§ WHAT YOU HAVE TO DO: Which lines include the word "part"? Copy each of them.

** start of GIVEN RECORDS **

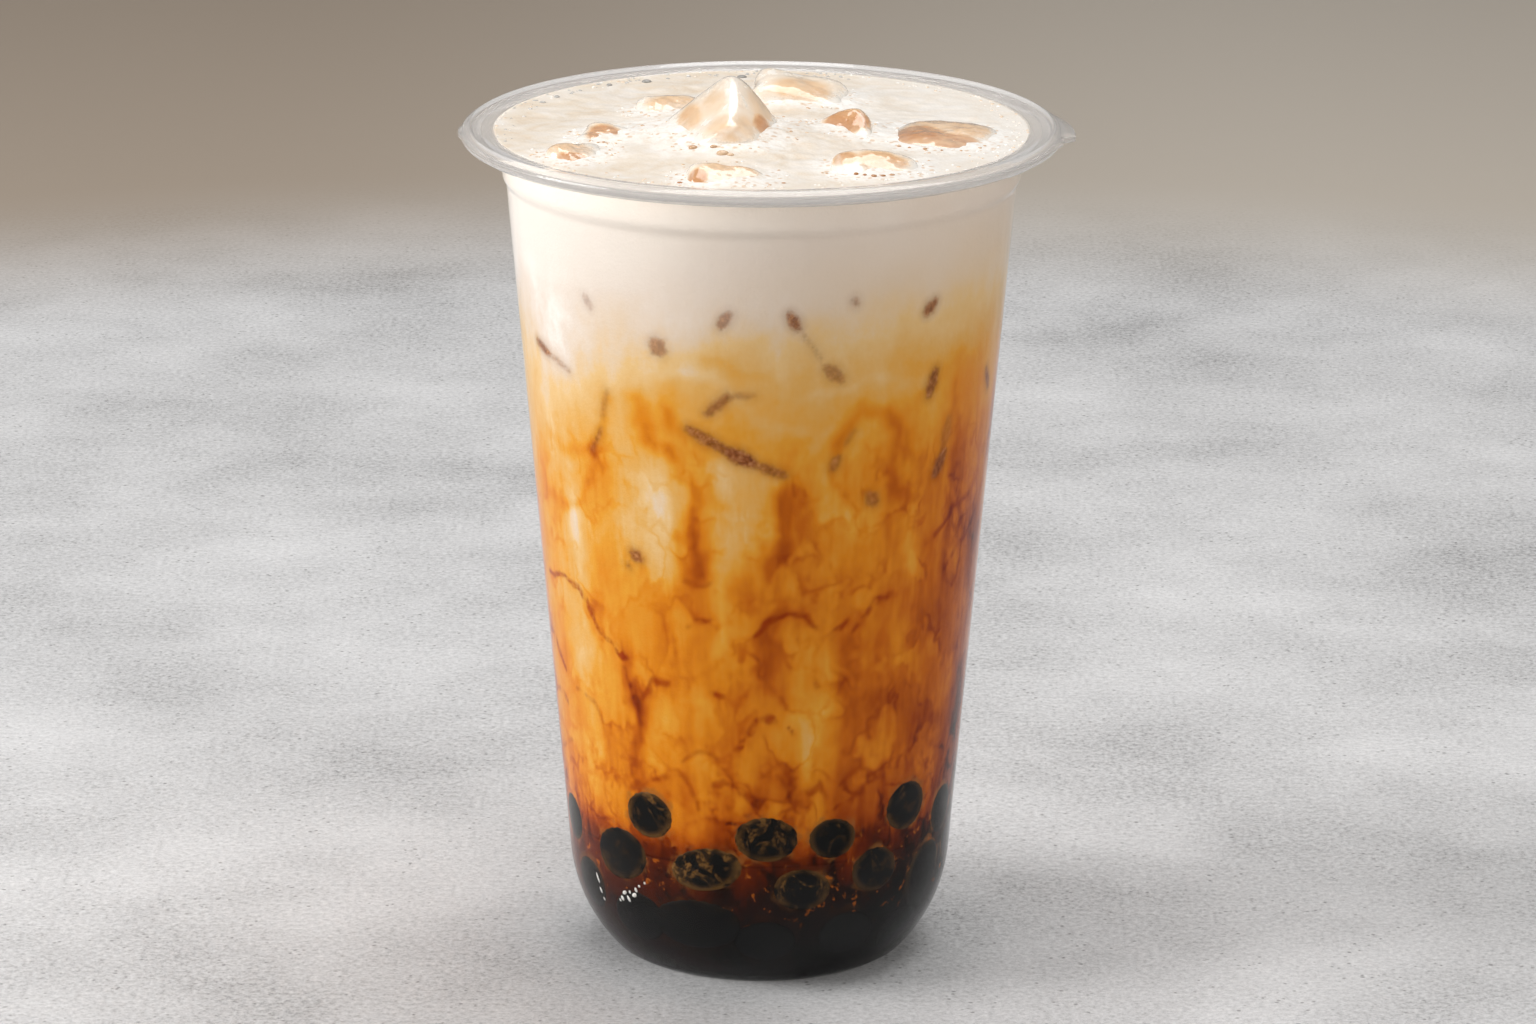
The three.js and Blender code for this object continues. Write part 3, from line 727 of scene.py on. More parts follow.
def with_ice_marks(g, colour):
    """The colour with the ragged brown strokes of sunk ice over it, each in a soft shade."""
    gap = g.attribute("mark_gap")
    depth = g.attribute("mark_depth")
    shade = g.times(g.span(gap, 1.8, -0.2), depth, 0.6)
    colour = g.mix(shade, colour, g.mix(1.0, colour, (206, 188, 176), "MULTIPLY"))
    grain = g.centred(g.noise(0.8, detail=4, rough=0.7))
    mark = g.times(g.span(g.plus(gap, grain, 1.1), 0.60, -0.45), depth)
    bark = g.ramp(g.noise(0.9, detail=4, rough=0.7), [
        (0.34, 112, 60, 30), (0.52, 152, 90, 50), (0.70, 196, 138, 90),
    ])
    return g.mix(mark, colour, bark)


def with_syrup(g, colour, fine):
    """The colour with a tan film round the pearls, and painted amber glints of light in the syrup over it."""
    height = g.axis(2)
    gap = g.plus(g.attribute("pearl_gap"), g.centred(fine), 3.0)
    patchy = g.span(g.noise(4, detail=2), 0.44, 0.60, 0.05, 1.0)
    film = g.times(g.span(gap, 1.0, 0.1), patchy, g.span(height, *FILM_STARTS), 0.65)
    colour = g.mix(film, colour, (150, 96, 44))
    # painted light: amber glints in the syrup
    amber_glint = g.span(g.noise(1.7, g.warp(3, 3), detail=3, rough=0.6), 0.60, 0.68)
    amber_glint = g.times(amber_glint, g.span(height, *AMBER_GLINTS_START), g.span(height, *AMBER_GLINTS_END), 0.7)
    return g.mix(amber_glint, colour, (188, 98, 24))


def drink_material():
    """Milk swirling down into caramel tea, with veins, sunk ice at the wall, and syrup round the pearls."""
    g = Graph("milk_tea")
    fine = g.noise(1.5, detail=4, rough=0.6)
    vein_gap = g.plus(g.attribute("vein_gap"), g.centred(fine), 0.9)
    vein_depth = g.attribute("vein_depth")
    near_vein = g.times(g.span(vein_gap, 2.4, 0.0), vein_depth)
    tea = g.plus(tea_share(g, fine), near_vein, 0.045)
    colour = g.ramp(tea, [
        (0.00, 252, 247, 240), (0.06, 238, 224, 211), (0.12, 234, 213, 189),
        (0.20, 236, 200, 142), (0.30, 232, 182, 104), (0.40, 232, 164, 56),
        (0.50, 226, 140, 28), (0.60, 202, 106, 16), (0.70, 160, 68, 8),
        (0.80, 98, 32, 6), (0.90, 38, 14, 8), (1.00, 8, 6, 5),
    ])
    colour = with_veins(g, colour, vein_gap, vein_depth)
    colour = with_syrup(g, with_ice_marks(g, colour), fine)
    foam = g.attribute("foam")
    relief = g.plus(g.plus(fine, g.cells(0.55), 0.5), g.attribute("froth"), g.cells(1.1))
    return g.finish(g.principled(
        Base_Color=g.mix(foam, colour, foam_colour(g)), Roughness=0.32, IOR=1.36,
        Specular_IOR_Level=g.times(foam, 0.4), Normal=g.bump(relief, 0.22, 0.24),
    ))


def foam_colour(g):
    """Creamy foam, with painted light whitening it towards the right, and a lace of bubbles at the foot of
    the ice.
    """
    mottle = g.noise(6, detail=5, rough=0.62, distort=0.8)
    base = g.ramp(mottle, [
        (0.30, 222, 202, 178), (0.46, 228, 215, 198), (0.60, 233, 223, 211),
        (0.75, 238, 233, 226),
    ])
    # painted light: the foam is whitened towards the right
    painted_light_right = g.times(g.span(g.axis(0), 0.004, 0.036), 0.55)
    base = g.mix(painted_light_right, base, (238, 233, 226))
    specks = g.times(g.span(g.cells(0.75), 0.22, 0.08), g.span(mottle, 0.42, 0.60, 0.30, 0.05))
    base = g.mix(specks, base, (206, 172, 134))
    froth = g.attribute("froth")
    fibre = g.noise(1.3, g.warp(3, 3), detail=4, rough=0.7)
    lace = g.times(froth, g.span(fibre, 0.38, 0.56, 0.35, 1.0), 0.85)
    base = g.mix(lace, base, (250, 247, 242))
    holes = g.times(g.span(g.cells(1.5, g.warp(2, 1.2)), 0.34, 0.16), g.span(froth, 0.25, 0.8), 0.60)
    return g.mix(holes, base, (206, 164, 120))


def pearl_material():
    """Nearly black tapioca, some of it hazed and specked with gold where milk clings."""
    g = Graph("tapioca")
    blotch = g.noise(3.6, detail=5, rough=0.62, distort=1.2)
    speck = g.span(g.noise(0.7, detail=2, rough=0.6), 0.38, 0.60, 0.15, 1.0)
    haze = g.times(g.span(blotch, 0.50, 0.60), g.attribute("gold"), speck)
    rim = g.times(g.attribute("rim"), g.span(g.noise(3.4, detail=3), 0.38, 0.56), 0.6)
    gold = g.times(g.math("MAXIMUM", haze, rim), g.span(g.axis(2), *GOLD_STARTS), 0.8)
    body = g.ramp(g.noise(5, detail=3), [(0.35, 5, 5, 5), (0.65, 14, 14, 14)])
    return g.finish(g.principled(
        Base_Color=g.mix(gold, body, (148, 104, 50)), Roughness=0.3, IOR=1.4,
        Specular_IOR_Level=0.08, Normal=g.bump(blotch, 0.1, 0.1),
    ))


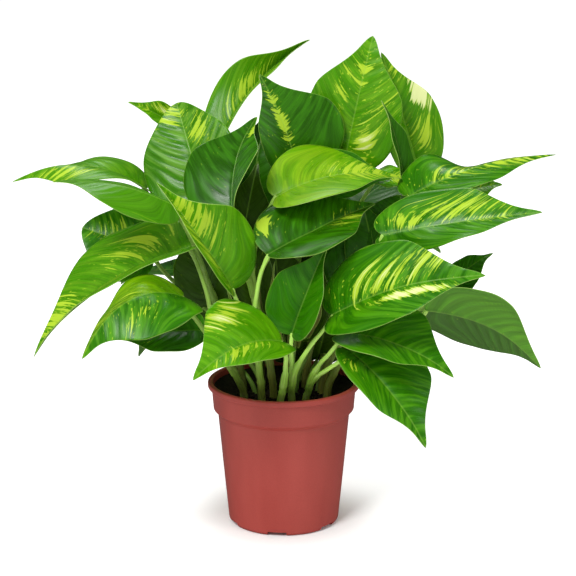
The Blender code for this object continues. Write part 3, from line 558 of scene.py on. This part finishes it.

** end of GIVEN RECORDS **

§ OUTPUT BELOW:
The three.js and Blender code for this object continues. Write part 3, from line 727 of scene.py on. More parts follow.
The Blender code for this object continues. Write part 3, from line 558 of scene.py on. This part finishes it.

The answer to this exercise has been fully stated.